Data:
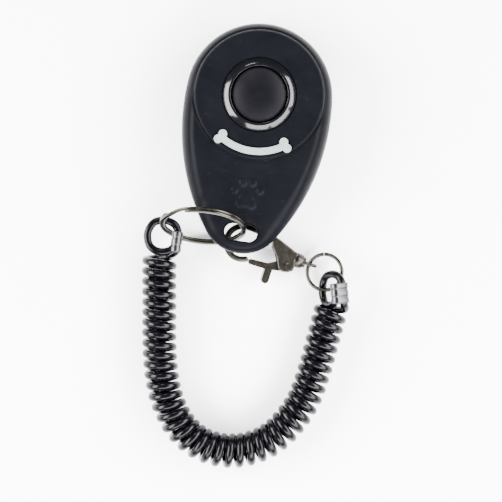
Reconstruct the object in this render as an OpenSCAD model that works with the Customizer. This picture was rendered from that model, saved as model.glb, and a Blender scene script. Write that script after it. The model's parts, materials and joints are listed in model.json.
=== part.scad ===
// Dog training clicker: egg-shaped housing with a push button, a split ring through
// its nose, and a curly wrist cord that comes back to a swivel snap hook.
// Origin on the table under the button, +Y to the wide end, +Z out of the face.

/* [Housing] */
// Radius of the wide end
head_r = 20.6; // [19.5:0.1:22]
// Radius of the narrow end
nose_r = 11.7; // [11:0.1:13]
// Distance between the centres of the two ends
end_gap = 32.7; // [31:0.1:38]
// Radius of the long side arcs
side_r = 60.4; // [54:0.1:80]
// Height of the front face at the wide end
face_z = 16; // [15:0.1:20]
// Height of the seam between the two shells
seam_z = 9; // [8.6:0.1:9.4]
// Underside of the nose above the table
nose_low = 7.2; // [6.4:0.1:7.6]
// Thickness of the nose
nose_thick = 5.4; // [4.5:0.1:6]
// Width of the rounded edge
edge_w = 4.4; // [3:0.1:5]
// Wall thickness of both shells
wall = 1.7; // [1.3:0.1:2.1]
// Radius of the raised round panel
panel_r = 17.8; // [16.8:0.1:18.6]
// Height of the raised round panel over the face
panel_h = 0.5; // [0.3:0.1:0.8]

/* [Key-ring slot] */
// Width of the slot
slot_w = 9.3; // [8.4:0.1:10.5]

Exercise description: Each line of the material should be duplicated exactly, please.

Solution for this exercise:
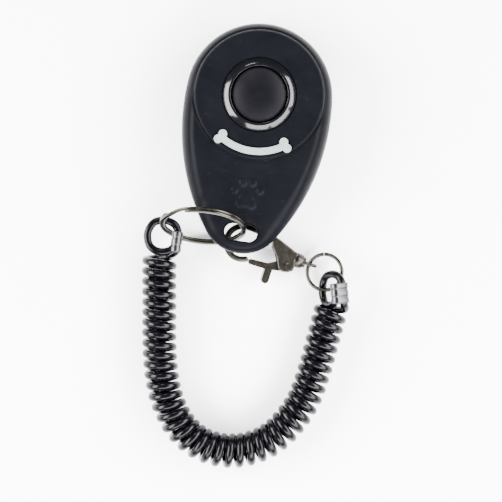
Reconstruct the object in this render as an OpenSCAD model that works with the Customizer. This picture was rendered from that model, saved as model.glb, and a Blender scene script. Write that script after it. The model's parts, materials and joints are listed in model.json.
=== part.scad ===
// Dog training clicker: egg-shaped housing with a push button, a split ring through
// its nose, and a curly wrist cord that comes back to a swivel snap hook.
// Origin on the table under the button, +Y to the wide end, +Z out of the face.

/* [Housing] */
// Radius of the wide end
head_r = 20.6; // [19.5:0.1:22]
// Radius of the narrow end
nose_r = 11.7; // [11:0.1:13]
// Distance between the centres of the two ends
end_gap = 32.7; // [31:0.1:38]
// Radius of the long side arcs
side_r = 60.4; // [54:0.1:80]
// Height of the front face at the wide end
face_z = 16; // [15:0.1:20]
// Height of the seam between the two shells
seam_z = 9; // [8.6:0.1:9.4]
// Underside of the nose above the table
nose_low = 7.2; // [6.4:0.1:7.6]
// Thickness of the nose
nose_thick = 5.4; // [4.5:0.1:6]
// Width of the rounded edge
edge_w = 4.4; // [3:0.1:5]
// Wall thickness of both shells
wall = 1.7; // [1.3:0.1:2.1]
// Radius of the raised round panel
panel_r = 17.8; // [16.8:0.1:18.6]
// Height of the raised round panel over the face
panel_h = 0.5; // [0.3:0.1:0.8]

/* [Key-ring slot] */
// Width of the slot
slot_w = 9.3; // [8.4:0.1:10.5]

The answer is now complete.